No organization can achieve long-term success without addressing the day-to-day, short-term realities. However, the organization that is so myopic as to look only at the short term issues and challenges never gets the opportunity to look up toward the horizon, the long term objectives – growth, profit, positive cash flow.

How then do we balance the realities of dealing with the demands of today (working in the business) with building the business (working on the business)? The key is developing:

  • Clear strategic objectives for the organization

  • Specific performance measures and targets for every level of the organization – individual, group, department, etc.

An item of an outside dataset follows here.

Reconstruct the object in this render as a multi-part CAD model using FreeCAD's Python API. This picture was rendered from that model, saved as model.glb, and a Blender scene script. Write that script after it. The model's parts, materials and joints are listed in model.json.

  • Internal management controls and structures which provide clear guidance and support for decision-making

  • Proactive analysis and forecasting which provides “early warning” capabilities to enable the organization to act rather than react – “Fire prevention and suppression”
  • Clear Objectives Enable Organizations

    Clear objectives allow an organization to know what goal every activity is working toward. When the strategic objectives of an organization are translated into specific targets that relate to near-term deliverables – milestones and timing – the resources of the organization are focused on the relevant tasks and outcomes. Where “relevant” is defined as those activities which must happen today to ensure survival as well as those which are steps toward the long-term path, all are performed within the construct of the organization’s performance standards and targets.

    The performance targets established for the various levels of the organization have effect only IF the organization has the ability to establish measurable criteria. Those criteria must also be used as a means of evaluating performance and rewarding or correcting specific and overall behaviors and activities.

    Performance Metrics Must Have Relevance

    Performance metrics without management review and evaluation are meaningless exercises. Management control and oversight include establishing decision-making criteria and constructs that facilitate decision-making at all levels. The optimal decision-making level is the one where the question or challenge arises.

    Decision Making Requires Practice

    How do you enable decision-making at all levels of the organization? It requires a core culture, clear objectives, and specific targets which result in specific decision-making criteria. Furthermore, it requires a willingness to accept decisions which lead to less than ideal results. Because sound decision-making is a learned process, there will be times when the decisions made will reflect inexperience and lack of complete knowledge. An organization which creates a structure that develops in its entire team the talent and ability to make decisions is an organization which has the potential to respond quickly to changes in its environment.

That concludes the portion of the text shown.